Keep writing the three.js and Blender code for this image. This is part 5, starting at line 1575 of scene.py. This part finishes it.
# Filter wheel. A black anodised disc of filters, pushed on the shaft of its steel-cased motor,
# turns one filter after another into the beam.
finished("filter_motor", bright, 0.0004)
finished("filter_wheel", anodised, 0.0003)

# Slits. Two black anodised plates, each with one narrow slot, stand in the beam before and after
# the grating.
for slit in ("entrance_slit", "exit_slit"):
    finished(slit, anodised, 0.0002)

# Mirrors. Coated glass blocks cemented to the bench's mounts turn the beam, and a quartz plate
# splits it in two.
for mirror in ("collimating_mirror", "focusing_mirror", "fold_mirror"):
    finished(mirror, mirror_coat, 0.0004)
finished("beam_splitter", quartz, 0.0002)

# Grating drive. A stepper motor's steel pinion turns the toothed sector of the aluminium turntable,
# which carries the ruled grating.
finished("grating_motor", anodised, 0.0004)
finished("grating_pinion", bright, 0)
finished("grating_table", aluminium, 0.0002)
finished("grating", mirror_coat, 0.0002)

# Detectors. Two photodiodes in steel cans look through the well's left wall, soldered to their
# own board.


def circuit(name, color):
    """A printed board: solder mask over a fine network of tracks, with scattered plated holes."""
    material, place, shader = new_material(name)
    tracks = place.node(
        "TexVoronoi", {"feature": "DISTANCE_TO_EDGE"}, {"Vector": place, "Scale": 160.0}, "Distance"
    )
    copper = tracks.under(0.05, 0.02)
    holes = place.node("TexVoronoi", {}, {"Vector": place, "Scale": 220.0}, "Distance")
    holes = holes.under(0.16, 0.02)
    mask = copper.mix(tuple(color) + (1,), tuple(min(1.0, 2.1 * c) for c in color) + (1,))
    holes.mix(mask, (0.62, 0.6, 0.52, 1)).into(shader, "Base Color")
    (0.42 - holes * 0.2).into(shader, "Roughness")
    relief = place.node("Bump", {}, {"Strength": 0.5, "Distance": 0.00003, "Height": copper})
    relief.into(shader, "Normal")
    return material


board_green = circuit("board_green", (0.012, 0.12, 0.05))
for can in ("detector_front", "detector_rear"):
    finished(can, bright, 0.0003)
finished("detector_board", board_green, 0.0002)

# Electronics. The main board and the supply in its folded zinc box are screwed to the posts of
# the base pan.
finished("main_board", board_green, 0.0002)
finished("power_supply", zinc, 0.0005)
==============================
■ REQUEST
Please quote the data above in full, with no line missing.

■ RESPONSE BELOW
Keep writing the three.js and Blender code for this image. This is part 5, starting at line 1575 of scene.py. This part finishes it.
# Filter wheel. A black anodised disc of filters, pushed on the shaft of its steel-cased motor,
# turns one filter after another into the beam.
finished("filter_motor", bright, 0.0004)
finished("filter_wheel", anodised, 0.0003)

# Slits. Two black anodised plates, each with one narrow slot, stand in the beam before and after
# the grating.
for slit in ("entrance_slit", "exit_slit"):
    finished(slit, anodised, 0.0002)

# Mirrors. Coated glass blocks cemented to the bench's mounts turn the beam, and a quartz plate
# splits it in two.
for mirror in ("collimating_mirror", "focusing_mirror", "fold_mirror"):
    finished(mirror, mirror_coat, 0.0004)
finished("beam_splitter", quartz, 0.0002)

# Grating drive. A stepper motor's steel pinion turns the toothed sector of the aluminium turntable,
# which carries the ruled grating.
finished("grating_motor", anodised, 0.0004)
finished("grating_pinion", bright, 0)
finished("grating_table", aluminium, 0.0002)
finished("grating", mirror_coat, 0.0002)

# Detectors. Two photodiodes in steel cans look through the well's left wall, soldered to their
# own board.


def circuit(name, color):
    """A printed board: solder mask over a fine network of tracks, with scattered plated holes."""
    material, place, shader = new_material(name)
    tracks = place.node(
        "TexVoronoi", {"feature": "DISTANCE_TO_EDGE"}, {"Vector": place, "Scale": 160.0}, "Distance"
    )
    copper = tracks.under(0.05, 0.02)
    holes = place.node("TexVoronoi", {}, {"Vector": place, "Scale": 220.0}, "Distance")
    holes = holes.under(0.16, 0.02)
    mask = copper.mix(tuple(color) + (1,), tuple(min(1.0, 2.1 * c) for c in color) + (1,))
    holes.mix(mask, (0.62, 0.6, 0.52, 1)).into(shader, "Base Color")
    (0.42 - holes * 0.2).into(shader, "Roughness")
    relief = place.node("Bump", {}, {"Strength": 0.5, "Distance": 0.00003, "Height": copper})
    relief.into(shader, "Normal")
    return material


board_green = circuit("board_green", (0.012, 0.12, 0.05))
for can in ("detector_front", "detector_rear"):
    finished(can, bright, 0.0003)
finished("detector_board", board_green, 0.0002)

# Electronics. The main board and the supply in its folded zinc box are screwed to the posts of
# the base pan.
finished("main_board", board_green, 0.0002)
finished("power_supply", zinc, 0.0005)